Pour conclure. Deux défis actuels : intégrer et diversifier
Pour le port de Pasajes, deux défis majeurs demeurent. Le premier réside dans l’intégration du port dans un environnement très urbanisé dont la population est de plus en plus sensibilisée aux questions environnementales. Or, le déchargement de la ferraille génère du bruit et surtout de grandes quantités de poussière. Les opposants au port utilisent massivement les réseaux sociaux (facebook, youtube) pour exprimer leurs critiques auxquelles les autorités portuaires ont notamment répondu par l’édification de filets anti-poussières (en G).
Le second consiste à diversifier les trafics, tout en poursuivant l’objectif de croissance de l’activité. L’impressionnant projet d’ériger un port en eau profonde situé au-delà du chaînon du Jaizkibel est pour l’heure abandonné. Il s’agissait notamment d’accueillir des navires sans limitation de gabarit tout en ciblant un objectif de trafic supérieur à 20 millions de tonnes. Le contexte de crise qui sévit en Espagne depuis 2010 a entraïné le report sine die de la construction. En revanche, une liaison conteneurisée de feedering[7] vient d’être lancée entre Pasajes et le grand port belge d’Anvers[8]. C’est là une orientation prometteuse… et qui mérite sans doute une nouvelle analyse photographique…

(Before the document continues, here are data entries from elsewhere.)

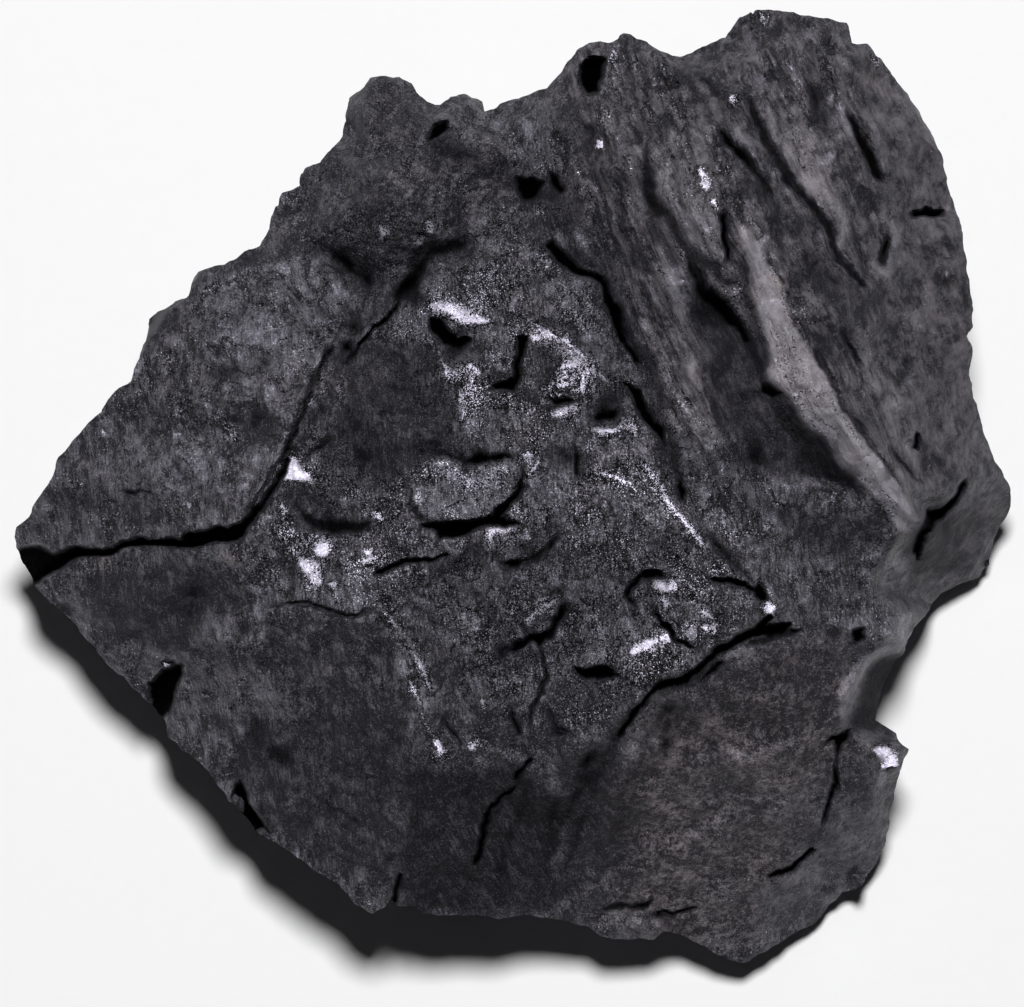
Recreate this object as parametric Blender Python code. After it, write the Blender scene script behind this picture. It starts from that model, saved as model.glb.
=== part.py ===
# Lump of coal, one solid. It is built as a closed sheet: a relief over the plan for the top, walls of
# slanting fracture planes that undercut the rim, and a flat underside that the lump rests on.
# Frame: origin at the middle of the underside, +X along the longest side, +Z up, metres.
# Plan points are in plan units, LUMP_LENGTH / 1000 each: x runs right, y runs from the back to the front.
# Heights in the tables are millimetres above the underside.

import math

import bpy
import numpy as np
from mathutils.geometry import delaunay_2d_cdt

LUMP_LENGTH = 0.0600          # left tip to right tip
PLAN_LENGTH = 1000.0          # the same length in plan units
PLAN_CENTRE = (512.0, 490.0)  # point of the plan that the outline is seen from
MM = 0.001
UNIT = LUMP_LENGTH / PLAN_LENGTH

PLATE_STEP = 1.3              # mm, edge of the raised left plate over the facet in front of it
FRONT_STEP = 1.5              # mm, edge of the middle over the front right facet
GROOVE_DEPTH = 0.7            # mm, long groove between the middle and the fin
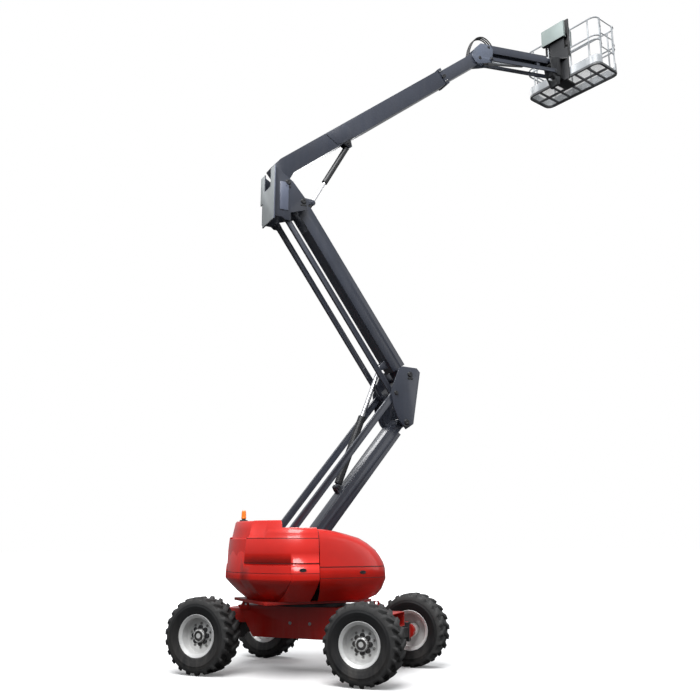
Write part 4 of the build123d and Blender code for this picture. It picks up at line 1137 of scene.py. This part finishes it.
class LIFT_OT_controls(bpy.types.Operator):
    """Levers, toggles and a stop button on the console, and its dark lower part"""

    bl_idname = "lift.controls"
    bl_label = "Controls"

    def execute(self, context):
        base = basket_frame()
        shown = bpy.data.objects["soft_console"]
        inverse = base.inverted()
        repaint(shown, "black_plastic", lambda c, n: (inverse @ c).z < 1.02 and (inverse @ c).z > 0.7)
        lever = lathe(
            "lever",
            [(0.030, 0.0), (0.030, 0.004), (0.026, 0.010), (0.022, 0.012), (0.023, 0.018), (0.017, 0.021),
             (0.018, 0.027), (0.010, 0.032), (0.008, 0.070), (0.014, 0.078), (0.017, 0.092),
             (0.015, 0.106), (0.008, 0.114), (0.001, 0.116)],
            32,
        )
        stop = lathe(
            "stop",
            [(0.018, 0.0), (0.018, 0.012), (0.011, 0.013), (0.011, 0.022), (0.024, 0.026), (0.026, 0.032),
             (0.023, 0.040), (0.004, 0.043)],
            32,
        )
        toggle = lathe(
            "toggle",
            [(0.009, 0.0), (0.009, 0.005), (0.005, 0.007), (0.004, 0.026), (0.006, 0.030), (0.002, 0.032)],
            16,
        )

        def place(y, x=0.30):
            start = base @ Vector((x, 0.105 + y, 1.7))
            end = base @ Vector((x, 0.105 + y, 0.9))
            hit, spot, normal, _ = shown.ray_cast(start, (end - start).normalized())
            if not hit:
                raise RuntimeError("no console top under the control")
            return axis_frame(spot, normal)

        for source, name, mat, spots in (
            (lever, "levers", "black_plastic", [place(y) for y in (-0.20, 0.20)]),
            (stop, "stop_button", "signal_red", [place(0.0, 0.33)]),
            (toggle, "toggles", "zinc_bolt",
                [place(y, 0.27) for y in (-0.11, -0.07, -0.03, 0.03, 0.07, 0.11)]),
        ):
            smoothed(source, 35)
            repeated(source, spots, name, "platform", mat)
        return {"FINISHED"}


# ---- hoses -----------------------------------------------------------------------------------------------
HOSE_DIAMETER = 0.026
HOSE_ROWS = (-0.045, 0.0, 0.045)
HOSE_FOOT_X = 3.24
# along the boom and up, from the slew axis
HOSE_ROUTE = (
    (3.300, 11.360), (3.400, 11.540), (3.530, 11.640), (3.640, 11.655), (3.750, 11.600), (3.840, 11.500),
)


class LIFT_OT_hoses(bpy.types.Operator):
    """Free loops of hydraulic hose over the jib's foot"""

    bl_idname = "lift.hoses"
    bl_label = "Hoses"

    def execute(self, context):
        for number, y in enumerate(HOSE_ROWS):
            shown = bpy.data.objects["soft_boom_inner"]
            hit, foot, _, _ = shown.ray_cast(turret_point(HOSE_FOOT_X, y, 12.5), Vector((0, 0, -1)))
            if not hit:
                raise RuntimeError("the hoses find no boom under them")
            route = [foot] + [turret_point(x, y, z) for x, z in HOSE_ROUTE]
            clear()
            bpy.ops.curve.primitive_bezier_curve_add()
            hose = context.object
            hose.name = f"jib_hose_{number}"
            hose.matrix_world = Matrix.Identity(4)
            spline = hose.data.splines[0]
            spline.bezier_points.add(len(route) - 2)
            for knot, spot in zip(spline.bezier_points, route):
                knot.co = spot
                knot.handle_left_type = knot.handle_right_type = "AUTO"
            spline.resolution_u = 10
            hose.data.bevel_depth = HOSE_DIAMETER / 2
            hose.data.bevel_resolution = 4
            hose.data.use_fill_caps = True
            context.view_layer.update()
            done(hose, "boom_inner", "hose_rubber")
        return {"FINISHED"}


# ---- stage -----------------------------------------------------------------------------------------
def floor_material(glow):
    """Pale floor; the camera sees a glow on it that grows with distance and leaves the shadow."""
    mat = bpy.data.materials.new("pale_floor")
    mat.use_nodes = True
    tree = mat.node_tree
    tree.nodes.remove(tree.nodes["Principled BSDF"])
    matt = add(tree, "BsdfDiffuse", Color=(0.8, 0.8, 0.8, 1))
    bounce = add(tree, "BsdfDiffuse", Color=(0.07, 0.07, 0.07, 1))
    light = add(tree, "Emission", Color=(1, 1, 1, 1))
    coords = add(tree, "TexCoord")
    away = add(tree, "VectorMath")
    away.operation = "LENGTH"
    wire(tree, (coords.outputs["Object"], away.inputs[0]))
    wire(tree, (steps(tree, away.outputs["Value"], 3.0, 16.0, glow, 1.0), light.inputs["Strength"]))
    both = add(tree, "AddShader")
    path = add(tree, "LightPath")
    pick_one = add(tree, "MixShader")
    wire(
        tree,
        (matt.outputs["BSDF"], both.inputs[0]),
        (light.outputs["Emission"], both.inputs[1]),
        (path.outputs["Is Camera Ray"], pick_one.inputs["Fac"]),
        (bounce.outputs["BSDF"], pick_one.inputs[1]),
        (both.outputs["Shader"], pick_one.inputs[2]),
        (pick_one.outputs["Shader"], tree.nodes["Material Output"].inputs["Surface"]),
    )
    return mat


def backdrop(scene):
    """White behind the machine for the camera and through glass, and a softer sky for the light."""
    world = bpy.data.worlds.new("studio")
    scene.world = world
    world.use_nodes = True
    tree = world.node_tree
    sky = tree.nodes["Background"]
    coords = add(tree, "TexCoord")
    split = add(tree, "SeparateXYZ")
    wire(tree, (coords.outputs["Generated"], split.inputs[0]))
    high = steps(tree, split.outputs["Z"], -0.15, 0.75)
    tone = colour_mix(tree, high, (0.42, 0.43, 0.45), (0.95, 0.97, 1.0))
    wire(tree, (tone, sky.inputs["Color"]))
    sky.inputs["Strength"].default_value = 0.6
    white = add(tree, "Background", Color=(1, 1, 1, 1), Strength=1.0)
    path = add(tree, "LightPath")
    seen = math_node(tree, "ADD", path.outputs["Is Camera Ray"], path.outputs["Is Transmission Ray"],
        clamp=True)
    mix = add(tree, "MixShader")
    wire(
        tree,
        (seen, mix.inputs["Fac"]),
        (sky.outputs["Background"], mix.inputs[1]),
        (white.outputs["Background"], mix.inputs[2]),
        (mix.outputs["Shader"], tree.nodes["World Output"].inputs["Surface"]),
    )


class LIFT_OT_stage(bpy.types.Operator):
    """Camera, soft studio lamps and a plain pale floor"""

    bl_idname = "lift.stage"
    bl_label = "Stage"

    def execute(self, context):
        s = settings("lift_stage")
        scene = context.scene
        scene.view_settings.view_transform = "Standard"
        look = Vector((cos(s.pitch) * cos(s.heading), cos(s.pitch) * sin(s.heading), sin(s.pitch)))
        clear()
        bpy.ops.object.camera_add(location=s.camera_at, rotation=look.to_track_quat("-Z", "Y").to_euler())
        camera = context.object
        camera.data.lens = s.lens
        camera.data.sensor_width = 36
        camera.data.clip_end = 300
        scene.camera = camera
        bpy.ops.mesh.primitive_plane_add(size=240, location=(0, 0, 0))
        floor = context.object
        floor.name = "floor"
        floor.data.materials.append(floor_material(s.floor_glow))
        for name, energy, size, spot, aim in (
            ("key", 4300, 12, (-7, -7, 17), (-1, 0, 4)),
            ("fill", 300, 10, (10, -9, 7), (0, 0, 4)),
            ("rim", 900, 8, (1, 10, 15), (0, 0, 6)),
        ):
            aimed = (Vector(aim) - Vector(spot)).to_track_quat("-Z", "Y").to_euler()
            bpy.ops.object.light_add(type="AREA", location=spot, rotation=aimed)
            lamp = context.object
            lamp.name = name
            lamp.data.energy = energy
            lamp.data.size = size
        backdrop(scene)
        return {"FINISHED"}


OPERATORS = (
    LIFT_OT_finishes,
    LIFT_OT_castings,
    LIFT_OT_tyres,
    LIFT_OT_rims,
    LIFT_OT_pins,
    LIFT_OT_tail_wall,
    LIFT_OT_cover_lines,
    LIFT_OT_latches,
    LIFT_OT_beacon_base,
    LIFT_OT_chassis_parts,
    LIFT_OT_head_paint,
    LIFT_OT_boom_fittings,
    LIFT_OT_tread,
    LIFT_OT_rail_tubes,
    LIFT_OT_controls,
    LIFT_OT_hoses,
    LIFT_OT_stage,
)


class LIFT_PT_panel(bpy.types.Panel):
    """Lists the steps that dress the machine"""

    bl_label = "Boom Lift"
    bl_idname = "LIFT_PT_panel"
    bl_space_type = "VIEW_3D"
    bl_region_type = "UI"
    bl_category = "Boom Lift"

    def draw(self, context):
        for operator in OPERATORS:
            self.layout.operator(operator.bl_idname)


def register():
    for name, kind in SETTINGS.items():
        bpy.utils.register_class(kind)
        setattr(bpy.types.Scene, name, bpy.props.PointerProperty(type=kind))
    for operator in OPERATORS:
        bpy.utils.register_class(operator)
    bpy.utils.register_class(LIFT_PT_panel)


def unregister():
    bpy.utils.unregister_class(LIFT_PT_panel)
    for operator in reversed(OPERATORS):
        bpy.utils.unregister_class(operator)
    for name, kind in SETTINGS.items():
        delattr(bpy.types.Scene, name)
        bpy.utils.unregister_class(kind)


def main():
    register()
    for operator in OPERATORS:
        kind, name = operator.bl_idname.split(".")
        getattr(getattr(bpy.ops, kind), name)()
    clear()


if __name__ == "__main__":
    main()
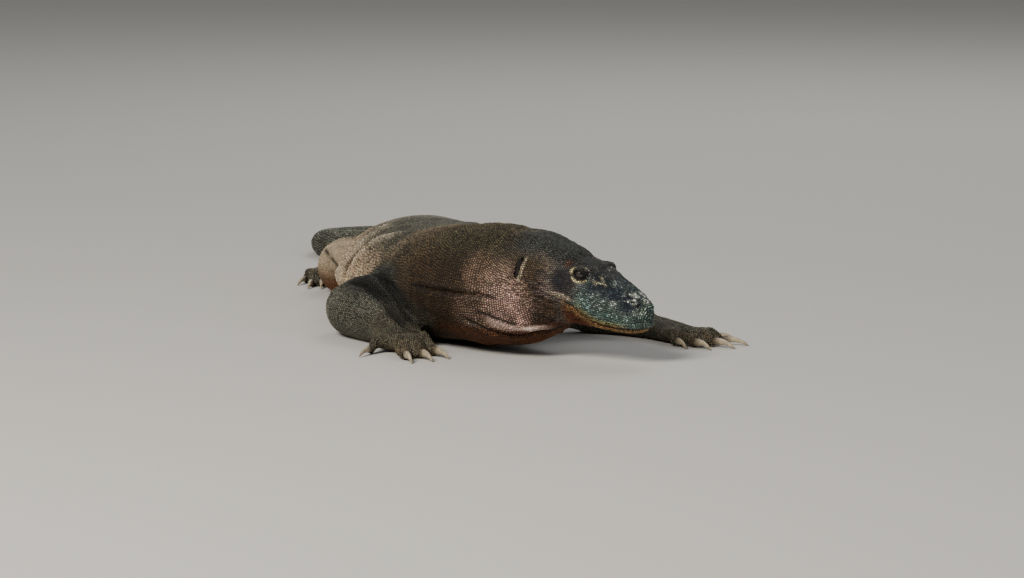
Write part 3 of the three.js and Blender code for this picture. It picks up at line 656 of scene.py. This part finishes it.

Stéphane Dubois, février 2016
[1]. « Cet endroit magnifique et charmant comme tout ce qui a le double caractère de la joie et de la grandeur », Victor Hugo, En Voyages, Alpes et Pyrénées.
[2]. A l’instar du navire Lípica, entré dans le port en janvier 2009, et dont les dimensions étaient véritablement extrêmes pour Pasajes : 182 mètres de long, 31 mètres de large.
[3]. Lire par exemple : http://www.diariovasco.com/gipuzkoa/201504/27/buques-grandes-dimensiones-arcelor-20150427130423.html
- Un roulierest un navireutilisé pour transporter entre autres des véhicules, chargés grâce à une ou plusieurs rampes d’accès. On les dénomme aussi Ro-Ro, de l’anglais Roll-On, Roll-Off signifiant littéralement « roule dedans, roule dehors ».
[5]. Même si, indéniablement, le Pays basque espagnole a été la région d’Espagne la moins affectée par la crise. En témoignent, en 2013, les taux de chômage du Guipúzcoa (13,6 %) et d’Andalousie (36,3 %).
[6].http://www.diariovasco.com/20090906/opinion/articulos-opinion/puerto-pasajes-gran-desconocido-20090906.html
[7]. Le feedering est une action de transbordement entre les grands navires de ligne (navires-mères) qui font escale dans un nombre limité de grands ports (hubs), et les plus petits navires (feeders) qui acheminent les marchandises vers des ports de plus petite taille que les armateurs ne desservent pas en ligne directe.
[8]. En grande compétition avec le port allemand d’Hambourg, Anvers est aujourd’hui le troisième port à conteneurs d’Europe (8,96 millions d’EVP en 2014).